The classifier provides a strong cue for the expectation of the upcoming noun in an NCN in sentence comprehension. For example, an NCN (e.g., ‘一贴膏药’, /yi1tie1 gao1yao4/, a piece of plaster) is embedded in a sentence (e.g., ‘妈妈有点腰疼, 叫我帮她在腰上贴了一贴膏药, 但是它的效果不是很好’, /ma1ma0 you3dian3 yao1teng2, jiao4 wo3 bang1ta1 zai4 yao1shang0 tie1le0 yi1tie1 gao1yao4, dan4shi4 ta1de0 xiao4guo3 bing4 bu2shi4 hen3hao3/, Mum had a backache and asked me to put a piece of plaster on her waist, but it didn’t work very well). After the participants hear the audio recording of the pre-text (e.g., ‘妈妈有点腰疼, 叫我帮她在腰上贴了一贴’, /ma1ma0 you3dian3 yao1teng2, jiao4 wo3 bang1ta1 zai4 yao1shang0 tie1le0 yi1tie1/, Mum had a little backache and asked me to put a piece of), the playing stops and the target stimulus is visually displayed on the computer screen. This stimulus is either the noun of the NCN (e.g., ‘膏药’, /gao1yao4/, plaster) (Noun), the character-transposed word of the Noun (e.g., ‘药膏’, /yao4gao1/, ointment) (NounT), or a control word (e.g., ‘公鸡’, /gong1ji1/, cock) (NounC). Participants are required to decide whether or not the target is a meaningfully acceptable word. The key test is whether they perform similarly in the cases of Noun and NounT (Research Question One).

The pronunciation of a 2C-word (e.g., ‘捷径’, /jie2jing4/, shortcut) is often the same as that of another word (e.g., ‘洁净’, /jie2jing4/, hygienic) in Pinyin, the character pronunciation system in modern Chinese. Taking advantage of the similarity between words in pronunciation, researchers have conducted studies on phonological processing in 2C-word recognition. In a word-by-word self-paced reading task [14], Wang and Li [12] found that participants tended to confuse a 2C-word with its homophone in sentence reading. For example, in ‘他经常在傍晚独自欣赏夕阳照亮天空’ (/ta1 jing1chang2 zai4 bang4wan3 du2zi4 xin1shang3 xi1yang2 zhao4liang4 tian1kong1/, he often enjoys the setting sun by himself at dusk), the target word ‘夕阳’ (/xi1yang2/, the setting sun) in the second part of the sentence is semantically related to the prime word ‘傍晚’ (/bang4wan3/, at dusk) in the first part. Participants had significantly shorter reading times when the target word was replaced with its homophone (e.g., ‘西洋’, /xi1yang2/, occident) than when it was replaced with a control word (e.g., ‘廉价’, /lian2jia4/, cheapness).

Newman and Connolly [15] required participants to read a highly constrained sentence, the last word of which took one of four forms: (a) phonologically, orthographically, and semantically appropriate (e.g., ‘The gambler had a streak of bad luck’); (b) a homophone nonword orthographically incongruent but phonologically congruent to the anticipated ending (e.g., ‘New York is a very busy sitee’); (c) orthographically, phonologically, and semantically incongruent to expectations (e.g., ‘The dog chased the cat up the Queen’); (d) a nonword that was orthographically and phonologically incongruent to expectations (e.g., ‘The gas station is about two miles down the bole’).

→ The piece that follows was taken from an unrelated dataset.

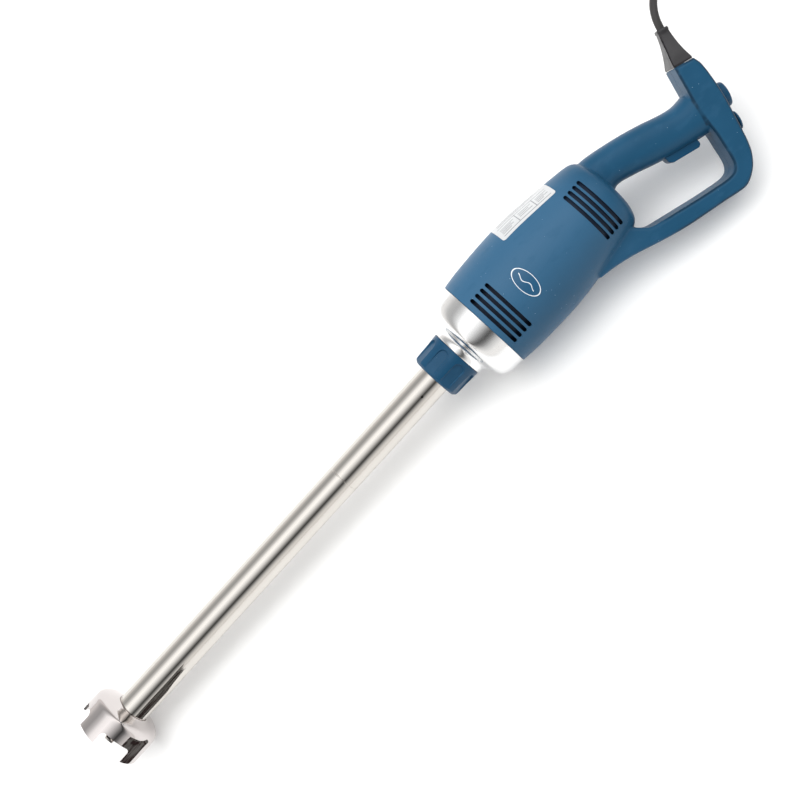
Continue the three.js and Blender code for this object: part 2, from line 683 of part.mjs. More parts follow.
// ---- the lead ----------------------------------------------------------------------
// Where it runs free, on the bench's own axes, z up from the bench.
const CORD_ROUTE = [
  [454.2, 76.4, 96.1], [458.1, 85.3, 99.9], [464.9, 94.6, 101.8], [474.6, 103.6, 100.4],
  [486.5, 112.4, 95], [499, 121.6, 85.6], [511.5, 131.4, 72.6], [523.5, 141.6, 57],
  [535, 151.8, 40.4], [546.5, 161.6, 24.8], [558.5, 170.8, 12.4], [563.2, 173.8, 9.3],
];
const COIL_PLACE = new THREE.Vector3(610, 135, 0);
const COIL_R = 44; // to the middle of its turns
const COIL_HALF_WIDTH = 12;
const COIL_HEIGHT = 15; // two layers
const TIE_WIDTH = 9;
const TIE_THICKNESS = 1.2;
const TIE_ANGLE = 200;
const TAIL = [[658, 98.4, 11.8], [658, 91, 12], [658, 80.6, 12]];
const PLUG_PLACE = new THREE.Vector3(658, 80, 12);

const route = (points) =>
  new THREE.CatmullRomCurve3(points.map((point) => new THREE.Vector3(...point)));

// The outline of the turns where the tie grips them, drawn in by inset on every side.
const gripped = (inset) =>
  roundRect(
    COIL_R,
    COIL_HEIGHT / 2,
    2 * (COIL_HALF_WIDTH - inset),
    COIL_HEIGHT - 2 * inset,
    4,
  );

const standing = (shape, width) =>
  plate(shape, -width / 2, width / 2, 0, 0, 1, 3).rotate([90, 0, TIE_ANGLE]);

function cordTie() {
  const band = gripped(0);
  band.holes.push(gripped(TIE_THICKNESS));
  return standing(band, TIE_WIDTH);
}

function cordCoil() {
  const [inner, outer] = [COIL_R - COIL_HALF_WIDTH, COIL_R + COIL_HALF_WIDTH];
  const profile = [
    [0, inner + 3], [0, outer - 3], [4, outer], [11, outer - 3], [COIL_HEIGHT, outer - 6],
    [COIL_HEIGHT, inner + 6], [11, inner + 3], [4, inner], [0, inner + 3],
  ];
  const points = profile.map(([z, r]) => new THREE.Vector2(r, z));
  const coil = solid(new THREE.LatheGeometry(points, 32).rotateX(Math.PI / 2));
  const notch = standing(gripped(-5), TIE_WIDTH + 2 * GAP);
  const core = standing(gripped(TIE_THICKNESS + GAP), TIE_WIDTH + 8 * GAP);
  return cut(coil, [cut(notch, [core])]);
}

function plugBody() {
  const rings = [
    [0, 5, 5], [-12, 5.6, 5.6], [-14, 9, 8], [-20, 14, 10.6], [-42, 15, 11.6], [-44, 14, 10.8],
  ].map(([y, half, high]) =>
    Array.from({ length: 16 }, (_, i) => {
      const angle = (2 * Math.PI * i) / 16;
      const round = (v) => Math.sign(v) * Math.abs(v) ** 0.6;
      return new THREE.Vector3(half * round(Math.cos(angle)), y, high * round(Math.sin(angle)));
    }),
  );
  return loft(rings);
}

const PLUG_FACE = -44 - GAP;
const plugBlade = (side) =>
  block(side * 6.35 - 0.75, side * 6.35 + 0.75, PLUG_FACE - 16, PLUG_FACE, -3, 3.6);
const plugEarth = () =>
  solid(new THREE.CylinderGeometry(2.4, 2.4, 19, 10).translate(0, PLUG_FACE - 9.5, -6.2));

const lead = new THREE.Group();
blender.add(lead);
add(lead, "power_cord", wire(route(CORD_ROUTE), CORD_R, 22), RUBBER);
add(lead, "cord_tail", wire(route(TAIL), CORD_R, 2), RUBBER);
const coiled = new THREE.Group();
coiled.position.copy(COIL_PLACE);
lead.add(coiled);
add(coiled, "cord_coil", cordCoil(), RUBBER);
add(coiled, "cord_tie", cordTie(), BLACK);
const plug = new THREE.Group();
plug.position.copy(PLUG_PLACE);
lead.add(plug);
add(plug, "plug_body", plugBody(), RUBBER);
add(plug, "plug_blade_live", plugBlade(1), BRASS);
add(plug, "plug_blade_neutral", plugBlade(-1), BRASS);
add(plug, "plug_earth_pin", plugEarth(), BRASS);

export default blender;
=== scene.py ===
"""A heavy-duty immersion blender on a pale bench: blue casing with a loop handle, polished
nose casting, fluted locking collar, long bright shaft with a bell guard, and a coiled lead."""
import json
import math

import bmesh
import bpy
import numpy as np
from mathutils import Matrix, Vector
from mathutils.bvhtree import BVHTree


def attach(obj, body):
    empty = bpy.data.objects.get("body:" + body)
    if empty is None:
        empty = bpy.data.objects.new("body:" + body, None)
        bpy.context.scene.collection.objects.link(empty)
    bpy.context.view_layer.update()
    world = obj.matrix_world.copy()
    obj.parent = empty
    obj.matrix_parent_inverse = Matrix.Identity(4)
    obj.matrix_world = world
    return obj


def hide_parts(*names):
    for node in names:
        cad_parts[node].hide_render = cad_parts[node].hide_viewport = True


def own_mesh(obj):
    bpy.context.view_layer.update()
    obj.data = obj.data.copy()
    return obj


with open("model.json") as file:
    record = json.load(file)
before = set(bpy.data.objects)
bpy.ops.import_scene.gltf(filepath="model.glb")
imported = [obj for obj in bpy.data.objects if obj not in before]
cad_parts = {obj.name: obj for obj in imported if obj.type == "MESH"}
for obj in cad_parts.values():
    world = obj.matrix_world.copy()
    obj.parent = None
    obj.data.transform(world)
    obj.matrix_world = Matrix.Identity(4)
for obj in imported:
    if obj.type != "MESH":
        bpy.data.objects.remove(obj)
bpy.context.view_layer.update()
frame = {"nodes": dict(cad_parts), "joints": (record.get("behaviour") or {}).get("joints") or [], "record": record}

MM = 0.001
PRINT = "print"  # the name of the films' own coordinates
JOINTS = {joint["name"]: joint for joint in frame["joints"]}

# ---- the tool's own axes, taken from its joints ------------------------------------------
# x runs from the rim of the bell to the handle, y up through the grip, z to the left half.
ALONG = Vector(JOINTS["blade_spin"]["axis"]).normalized()
LEFTWARD = Vector(JOINTS["trigger_pull"]["axis"]).normalized()
UPWARD = LEFTWARD.cross(ALONG)
TOOL = Matrix.Translation(JOINTS["blade_spin"]["pos_m"]) @ Matrix(
    (ALONG, UPWARD, LEFTWARD)
).transposed().to_4x4()
BENCH = Matrix.Identity(4)


def in_tool(point):
    """A point in the row frame, in metres, as millimetres on the tool's own axes."""
    return TOOL.inverted() @ point / MM


# ---- camera ------------------------------------------------------------------------------
CAMERA_PLACE = Vector((0.08113, -0.45941, 1.28824))
CAMERA_RIGHT = Vector((0.679768, -0.667900, -0.303038))
CAMERA_UP = Vector((0.731412, 0.647970, 0.212553))
CAMERA_LENS = 58.5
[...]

The ERP measurement of the participants’ processing of the last word indicated that the amplitude of N400 was similarly reduced in the first two conditions compared with the third or fourth conditions. On the encounter of a meaningless string (e.g., ‘sitee’), participants could not access a meaning using the orthographic units. This shows that the activation of the corresponding phonological units is essential as they produce feedback activation of the correct orthographic units (e.g., ‘city’), allowing access to the context-appropriate meaning.

In short, both Wang and Li [12] and Newman and Connolly [15] found that the sentential context seemed to help trigger the phonological processing of the target words. The mechanism of language comprehension in reading is similar to that in listening [16]. In the present study, if homophone nonwords are adopted as no-response targets in the Noun, NounT, and NounC conditions in the LDA, the key test is whether participants find it more difficult to make ‘no’ responses in the Noun condition than in the NounT or NounC conditions (Research Question Two).

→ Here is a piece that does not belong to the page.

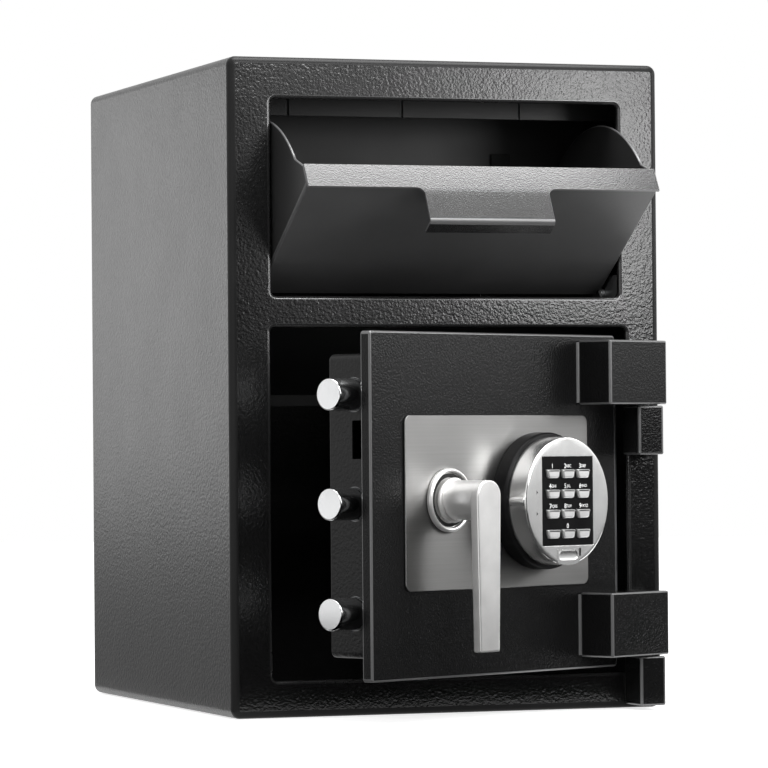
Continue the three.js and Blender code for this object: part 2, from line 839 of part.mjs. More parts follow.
function keypadCable() {
  const far = lockNearY + cableBend / 2;
  const high = middleHeight + lockLow - seat;
  const route = new THREE.CatmullRomCurve3([
    new THREE.Vector3(keypadX, baseFrontY, cableZ),
    new THREE.Vector3(keypadX, frontY, cableZ),
    new THREE.Vector3(keypadX, doorBackY, cableZ),
    new THREE.Vector3(keypadX, lockNearY, cableZ),
    new THREE.Vector3(keypadX, far - cableRadius / 2, cableZ + cableBend / 2),
    new THREE.Vector3(keypadX, far, cableZ + cableBend),
    new THREE.Vector3(keypadX, far, high),
  ], false, 'centripetal');
  const section = new THREE.Shape(circle(0, 0, cableRadius, cableSides));
  return piece('keypad_cable', 'black_rubber', new THREE.ExtrudeGeometry(section, {
    steps: cableSteps, extrudePath: route, bevelEnabled: false,
  }));
}

// Posts on the door that the bolt carriage slides along
const postRadius = 4.5;
const postSpreadShare = 0.736196;
const postDrop = 6;
const postX = handleX - postDrop;
const postSpread = boltPitch * postSpreadShare;

function guidePost(name, height) {
  const face = circle(postX, height, postRadius);
  return piece(name, 'plain_steel', slabY(face, doorBackY + seat, coverBackY - coverSheet - seat));
}

// Carriage: a flange that carries the bolts, a web with the crank slot, and the lock's ramp
const flangeThickness = 4;
const flangeDepth = 21;
const flangeGap = 2.5;
const webRight = 46;
const armLow = 15;
const armEnd = 8;
const slotRoom = 0.5;
const crankPinRadius = 4;
const studRadius = 4;
const studLength = 8;
const flangeX = coverLeft + coverSheet + seat + guideLength + seat + flangeGap + boltTravel / 2;
const crankRadius = boltTravel / 2 / Math.sin(handleTravel / 2 * degree);
const crankPinX = handleX - boltTravel / 2;
const crankPinLow = middleHeight + crankRadius * Math.cos(handleTravel / 2 * degree);
const crankPinHigh = middleHeight + crankRadius;
const webMargin = 18;

function boltCarriage() {
  const low = middleHeight - boltPitch - webMargin;
  const high = middleHeight + boltPitch + webMargin;
  const right = flangeX + webRight;
  const armRight = notchRight + armEnd;
  const rampRun = notchDepth / rampSlope;
  const face = outline([
    [flangeX, low],
    [right, low],
    [right, middleHeight - armLow],
    [armRight, middleHeight - armLow],
    [armRight, middleHeight + armTop],
    [notchRight, middleHeight + armTop],
    [notchRight, notchBottom],
    [notchRight - rampRun, notchBottom + notchDepth],
    [right, middleHeight + armTop],
    [right, high],
    [flangeX, high],
  ]);
  const slotHalfWidth = crankPinRadius + slotRoom;
  const crankSlot = rectangle(crankPinX - slotHalfWidth, crankPinX + slotHalfWidth,
    crankPinLow - slotHalfWidth - slotRoom, crankPinHigh + slotHalfWidth + slotRoom);
  const postHalf = postRadius + slotRoom;
  const postSlots = [middleHeight - postSpread, middleHeight + postSpread].map((height) => rectangle(
    postX - boltTravel - postHalf, postX + postHalf, height - postHalf, height + postHalf));
  const web = slabY(face, webNearY, webNearY + webThickness, [crankSlot, ...postSlots]);
  const flangeFace = rectangle(webNearY + webThickness - flangeDepth, webNearY + webThickness, low, high);
  const studHoles = boltHeights().map((height) => circle(boltAxisY, height, studRadius + seat));
  const flange = slabX(flangeFace, flangeX, flangeX + flangeThickness, studHoles);
  return piece('bolt_carriage', 'plain_steel', join(web, flange));
}

const boltBevel = 1;

function lockingBolt(name, height) {
  const profile = outline([
    [0, boltTipX],
    [boltRadius - boltBevel, boltTipX],
    [boltRadius, boltTipX + boltBevel],
    [boltRadius, flangeX - seat],
    [studRadius, flangeX - seat],
    [studRadius, flangeX + studLength],
    [0, flangeX + studLength],
  ]);
  const bar = new THREE.LatheGeometry(profile, largeRound).rotateZ(-Math.PI / 2);
  return piece(name, 'bright_zinc', bar.translate(0, boltAxisY, height));
}

// Lever handle, its square spindle and the crank behind the door
const neckRadius = 15;
const neckRootRadius = 17;
const neckRootDepth = 3;
const handleDepth = 43.5;
const gripThickness = 8;
const gripTopWidth = 27;
const gripFootWidth = 21.5;
const gripLength = 111;
const gripCorner = 12;
const spindleSocket = 20;
const crankNear = 12;
const crankThickness = 6;
const crankHub = 11;
const crankBoss = 7;
const spindleBackY = doorBackY + crankNear + crankThickness;
const neckBackY = collarFrontY - seat;

function squareAt(x, z, half) {
  return rectangle(x - half, x + half, z - half, z + half);
}

function leverHandle() {
  const gripFrontY = frontY - handleDepth;
  const top = middleHeight + neckRadius;
  const low = middleHeight - gripLength;
  const half = gripTopWidth / 2;
  const foot = gripFootWidth / 2;
  const face = [
    ...outline([[handleX - foot, low], [handleX + foot, low]]),
    ...arc(handleX + half - gripCorner, top - gripCorner, gripCorner, 0, quarter, cornerSteps),
    ...outline([[handleX - half, top]]),
  ];
  const profile = [
    [0, -neckBackY],
    [neckRootRadius, -neckBackY],
    [neckRootRadius, -neckBackY + neckRootDepth],
    [neckRadius, -neckBackY + neckRootDepth],
    [neckRadius, -gripFrontY - gripThickness / 2],
    [0, -gripFrontY - gripThickness / 2],
  ];
  const body = join(
    slabY(face, gripFrontY, gripFrontY + gripThickness),
    turned(profile, handleX, middleHeight, largeRound),
  );
  const socket = slabY(squareAt(handleX, middleHeight, spindleSide / 2 + seat),
    neckBackY - spindleSocket, neckBackY + cutOverrun);
  return piece('lever_handle', 'satin_nickel', cut(body, socket));
}

function spindle() {
  const face = squareAt(handleX, middleHeight, spindleSide / 2);
  return piece('spindle', 'plain_steel', slabY(face, neckBackY - spindleSocket + seat, spindleBackY));
}

function crank() {
  const near = doorBackY + crankNear;
  const far = near + crankThickness;
  const reach = [crankPinX - handleX, crankPinLow - middleHeight];
  const across = [reach[1] / crankRadius, -reach[0] / crankRadius];
  const side = (x, z, width) => [[x - across[0] * width, z - across[1] * width],
    [x + across[0] * width, z + across[1] * width]];
  const [hubLeft, hubRight] = side(handleX, middleHeight, crankHub);
  const [tipLeft, tipRight] = side(crankPinX, crankPinLow, crankBoss);
  const arm = join(
    slabY(circle(handleX, middleHeight, crankHub), near, far),
    slabY(circle(crankPinX, crankPinLow, crankBoss), near, far),
    slabY(outline([hubLeft, hubRight, tipRight, tipLeft]), near, far),
    slabY(circle(crankPinX, crankPinLow, crankPinRadius), far - crankThickness / 2,
      webNearY + webThickness + crankPinRadius / 2),
  );
  const square = squareAt(handleX, middleHeight, spindleSide / 2 + seat);
  const socket = slabY(square, near - cutOverrun, far + cutOverrun);
  return piece('crank', 'plain_steel', cut(arm, socket));
}

const shutDoor = new THREE.Group();
shutDoor.position.set(-pinX, -pinY, 0);
shutDoor.add(
  doorPlate(),
  boltworkCover(),
  hingeBlock('hinge_block_upper', upperBlockBottom),
  hingeBlock('hinge_block_lower', lowerBlockBottom),
  escutcheonPlate(),
  handleCollar(),
  keypadBase(),
  keypadHousing(),
  keypadPanel(),
  ...keys(),
  batteryDrawer(),
  deadBar(),
  hardPlate(),
  lockCase(),
  lockBolt(),
  keypadCable(),
  guidePost('guide_post_upper', middleHeight + postSpread),
  guidePost('guide_post_lower', middleHeight - postSpread),
  boltCarriage(),
  leverHandle(),
  spindle(),
  crank(),
);
const boltNames = ['lower', 'middle', 'upper'];
boltHeights().forEach((height, i) => {
  shutDoor.add(boltGuide(`bolt_guide_${boltNames[i]}`, height));
  shutDoor.add(lockingBolt(`locking_bolt_${boltNames[i]}`, height));
});

const door = new THREE.Group();
door.position.set(pinX, pinY, 0);
door.rotation.z = doorOpening * degree;
door.add(shutDoor);

const safe = new THREE.Group();
safe.add(cabinet, hopper, door);
export default safe;
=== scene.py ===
"""Drop safe with a deposit drawer: the looks of its pieces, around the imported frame.

Everything is in metres, in the frame's own axes: +Z up, the front towards -Y.
Pieces on the door are drawn with the door shut and then turned about its hinge;
pieces on the drawer are drawn shut and then tilted about its pivot.
"""
import json
from collections import namedtuple
from math import acos, cos, degrees, pi, radians, sin, sqrt, tan

import bmesh
import bpy
from bpy.props import FloatProperty, FloatVectorProperty, PointerProperty
from mathutils import Matrix, Vector


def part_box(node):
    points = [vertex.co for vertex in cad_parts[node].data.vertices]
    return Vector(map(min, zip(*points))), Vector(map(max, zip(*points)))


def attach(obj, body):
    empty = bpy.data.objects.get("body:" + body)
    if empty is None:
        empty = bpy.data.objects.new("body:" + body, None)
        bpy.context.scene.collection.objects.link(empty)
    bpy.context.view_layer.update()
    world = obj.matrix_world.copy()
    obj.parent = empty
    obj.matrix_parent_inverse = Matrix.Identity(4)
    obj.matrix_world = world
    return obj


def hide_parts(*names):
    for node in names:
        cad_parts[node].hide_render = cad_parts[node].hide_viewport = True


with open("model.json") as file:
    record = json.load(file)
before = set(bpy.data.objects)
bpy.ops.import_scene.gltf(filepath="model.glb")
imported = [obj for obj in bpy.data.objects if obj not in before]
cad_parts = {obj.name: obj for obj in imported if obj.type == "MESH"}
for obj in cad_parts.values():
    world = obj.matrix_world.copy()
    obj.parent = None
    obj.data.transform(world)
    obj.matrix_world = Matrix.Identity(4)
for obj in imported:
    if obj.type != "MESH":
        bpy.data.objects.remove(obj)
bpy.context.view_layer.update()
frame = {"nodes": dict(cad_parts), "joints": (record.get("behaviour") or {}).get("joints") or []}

bl_info = {
    "name": "Drop Safe",
    "version": (1, 0, 0),
    "blender": (4, 5, 0),
    "location": "3D View > Sidebar > Drop Safe",
    "description": "Builds the visible pieces of a drop safe with a deposit drawer",
    "category": "Add Mesh",
}

MM = 0.001
SEAT = 0.3 * MM
FINE_EDGE = 0.3 * MM
OVERRUN = 1 * MM
MERGE = 0.001 * MM


def length(name, description, millimetres):
    """A property that holds a size in metres, given in millimetres."""
    return FloatProperty(
        name=name, description=description, default=millimetres * MM, min=0, unit="LENGTH")


def angle(name, description, turn):
    """A property that holds an angle, given in degrees."""
    return FloatProperty(
        name=name, description=description, default=radians(turn), unit="ROTATION")


def share(name, description, value):
    """A property that holds a number without a unit."""
    return FloatProperty(name=name, description=description, default=value, min=0)


def colour(name, description, value):
    """A property that holds a linear colour."""
    return FloatVectorProperty(
        name=name, description=description, default=value, size=3, min=0, max=1, subtype="COLOR")


# Sizes and colours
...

Adopting a repetition priming paradigm, Gao et al. [17] asked participants to make lexical decisions on 2C-word targets (e.g., ‘天气’, /tian1qi4/, weather) that were preceded either by the targets themselves (e.g., ‘天气’, /tian1qi4/, weather) or by one constituent character of the targets (e.g., ‘天’, /tian1/, sky). Both native speakers and advanced-level non-native speakers of Chinese showed a significantly better performance in the whole word primer condition than in the constituent character primer condition. Therefore, the whole word might be the optimal unit for storage and retrieval of 2C-words for these two groups of participants. However, a similar size of the priming effect was observed for intermediate-level non-native speakers, who might have processed 2C-words either as whole entities or according to their constituent characters.

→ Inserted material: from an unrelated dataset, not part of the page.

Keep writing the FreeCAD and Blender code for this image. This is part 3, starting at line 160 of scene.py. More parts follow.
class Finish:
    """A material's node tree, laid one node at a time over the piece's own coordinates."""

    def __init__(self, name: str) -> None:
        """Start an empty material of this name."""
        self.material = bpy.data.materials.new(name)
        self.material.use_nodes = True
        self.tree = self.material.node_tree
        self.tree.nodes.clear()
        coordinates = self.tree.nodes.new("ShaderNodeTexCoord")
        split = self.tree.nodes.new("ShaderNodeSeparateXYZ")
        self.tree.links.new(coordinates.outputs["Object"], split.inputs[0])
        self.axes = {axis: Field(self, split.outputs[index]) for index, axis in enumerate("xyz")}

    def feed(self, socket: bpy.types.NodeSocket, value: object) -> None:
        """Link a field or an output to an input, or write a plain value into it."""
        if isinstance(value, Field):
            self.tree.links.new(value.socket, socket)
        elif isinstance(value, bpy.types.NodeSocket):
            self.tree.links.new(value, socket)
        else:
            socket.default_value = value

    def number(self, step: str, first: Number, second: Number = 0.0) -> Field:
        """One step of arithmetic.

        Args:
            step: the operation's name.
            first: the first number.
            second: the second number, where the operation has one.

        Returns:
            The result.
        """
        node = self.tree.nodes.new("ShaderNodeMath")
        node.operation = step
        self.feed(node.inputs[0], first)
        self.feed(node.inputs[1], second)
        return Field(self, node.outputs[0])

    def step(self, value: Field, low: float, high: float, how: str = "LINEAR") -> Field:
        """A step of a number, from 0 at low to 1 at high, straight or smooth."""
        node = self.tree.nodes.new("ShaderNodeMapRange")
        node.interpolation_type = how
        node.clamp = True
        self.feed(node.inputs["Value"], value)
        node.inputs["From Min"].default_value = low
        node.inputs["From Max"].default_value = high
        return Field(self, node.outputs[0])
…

Considering this study together with those by Peng, Ding et al. [3], Du et al. [4], and Wang et al. [5], it may be concluded that readers’ 2C-word recognition is subject to the mediation of their proficiency and language experiences. Particularly, Gao et al. [17] argued that second-language (L2) Chinese learners of an intermediate level could process 2C-words both as whole entities and according to their constituent characters. Given their lack of experience compared with native speakers, however, the intermediate L2 Chinese learners should have developed a relatively limited vocabulary in the target language. Their perception of the one-character prime (e.g., ‘天’, /tian1/, sky) might be more likely than that of the native speakers to initiate representation activation only for the target (e.g., ‘天气’, /tian1qi4/, weather). However, the native speakers’ processing of the prime (e.g., ‘天’, /tian1/, sky) might have initiated the activation of representations for many 2C-words, which contain the prime as the constituent character on the left. According to Cai and Brysbaet [18], for example, there are 112 2C-words with ‘天’(/tian1/, sky) as the initial constituent character. If this argument is plausible, then the key question to explore is how language proficiency affects participants’ performance in the LDA (Research Question Three).

1.2. Present Study

Adult native speakers of Chinese may fall into more than one category in terms of their language competence. For example, in the college entrance examination, students in a university in Xinjiang, China (HanLs) do not seem able to achieve as high scores in Chinese as those in a university in Shandong, China (HanHs). This is probably due to differences in their motivation for learning and in peer competition in pre-college education.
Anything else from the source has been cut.